02 May: Fuente de Piedra

This will be a short blog about the trip to Fuente de Piedra yesterday, 02 May, in company of Chris Feare on a brief visit between his home in the UK and before going back to the Seychelles to contunue his 40 year research programme on the Sooty Terns there. With us was Federico Valles and we had a rewarding morning, even though there were not the numbers of birds present that I was fortunate enough to see exactly a week before.
Whilst we had coffee, Chris also gave some information on saving the Seychelles Magpie-Robin (Shama de Seychelles), of which the population was down to only 12 individuals but a removal programme of the introduced mynahs took their population down to zero, the population is now in the 300 range with no signs of endogamia.
As you may have noticed, there is also a slight addition to this blog in that following a suggestion from Federico, and knowing that some of the readers are Spanish, from now on I shall now insert the names in Spanish using a different colour.
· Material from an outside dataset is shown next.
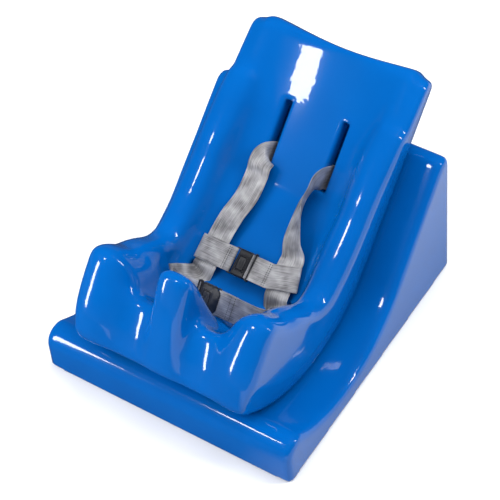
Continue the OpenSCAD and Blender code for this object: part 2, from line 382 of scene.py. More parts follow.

Thus, House Sparrow will have added behind it (gorrión común) in the colour shown here. If you are a Spanish reader of the blog, I would be grateful to hear if you like the idea or not.
There were much fewer waders and even though I did not do much accurate counting, largely because of talking a lot!, the approximate/guesstimated numbers are given after each species and for some there is not even that. Neither are there any photos as the only ones taken were of a disappearing Glossy Ibis (morito) which we later saw feeding and revealed itself to be a 1st summer bird as there was very little gloss! This was bird of the day for Chris and a new species as he has always managed to miss them previously! The other photo was of the rear end of a water vole (not rat as some name them, largely started by the naming of Ratty in 'Wind in the Willows').
In fact, we saw only 10 species of waders, including the omnipresent Avocets (avoceta) and Black-winged Stilts (cigüeñuela). There were some 30 Ringed Plovers (Chorlitejo grandes), many which will undoubtedly finish their journey inside the Arctic Circle, as will some of the 10+ Little Stints (correlimos menudo) which were in gorgeous breeding plumage, Dunlin (correlimos común) and Curlew Sandpipers (correlimos zarapitin). After starting off seeing one handsome Wood Sandpiper (andarríos bastardo), life was suddenly enlivened by the arrival of a flock of 9, all in breeding plumage and there were a few Common Sandpipers (andarríos chico) teetering around. There were still 5+ Redshanks (archibebe común) and a few Little Ringed Plovers (chorlitejo chico). From the board walk we also saw a single Squacco Heron (garcilla cangrerjera) and also, apart from enjoying conversation with two Swedish birders, some raptors.
There were at least 4 Kestrels (cernicalos), we think Lessers (primillas) but shadow was deep and they were rather distant. More interestingly, a first very distant flock of ca.10 big raptors over the distant Sierra de Yeguas (the one with the windmills) was, with the exception of one slightly smaller bird which we did not manage to identify satisfactorily, composed of Honey Buzzards (abejero europeo) and we were to see more birds moving along there for a total of 41+ of this species.  Rather nearer were the two Black Kites (milano negro) which swung across more or less in front of the information centre, offeruing excellent views.
Out on the rapidly drying up lake there are still an awful lot of Greater Flamingos (flamenco rosa) and we located two Lessers (flamenco enano).  Theare, in fact, 3 pairs of Lesser Flamingos in the colony, plus another two which were probably the ones which we saw. A slow but upward growth line! There was also a pair of Shelduck (tarro blanco).
So to the end of the morning with the noise of a Great Reed Warbler (carricero tordal) still ringing inside the brain, its so-called song tempered by the rather sweeter song of a Nightingale (ruiseñor común) and the continual movement of Gull-billed Terns (pagaza piconegra) it was time to be off.

3 comentarios:

Anónimo dijo...

Es una muy buena idea... poner los nombres en español nos ayudará bastante cuando leamos tu blog.
Estuve muy temprano también en Fuente de piedra y si bien coincidí con los pajareros suecos, de hecho les dí indicaciones para que vieran los patos colorados, no con vosotros...


Ken Hall dijo...

Adding the Spanish names is a great idea, even for the English. If I read them enough times, they might even start to stick.

Saludos, Ken

Andy Paterson dijo...

Al autor anonimo del primer comentario, por favor, en el futuro firma tu comentario o no se publicará.
Ken: the thought had crossed my mind that some Brits, especially resident ones who still don't know the Spanish bird names, might learn some after seeing them so often!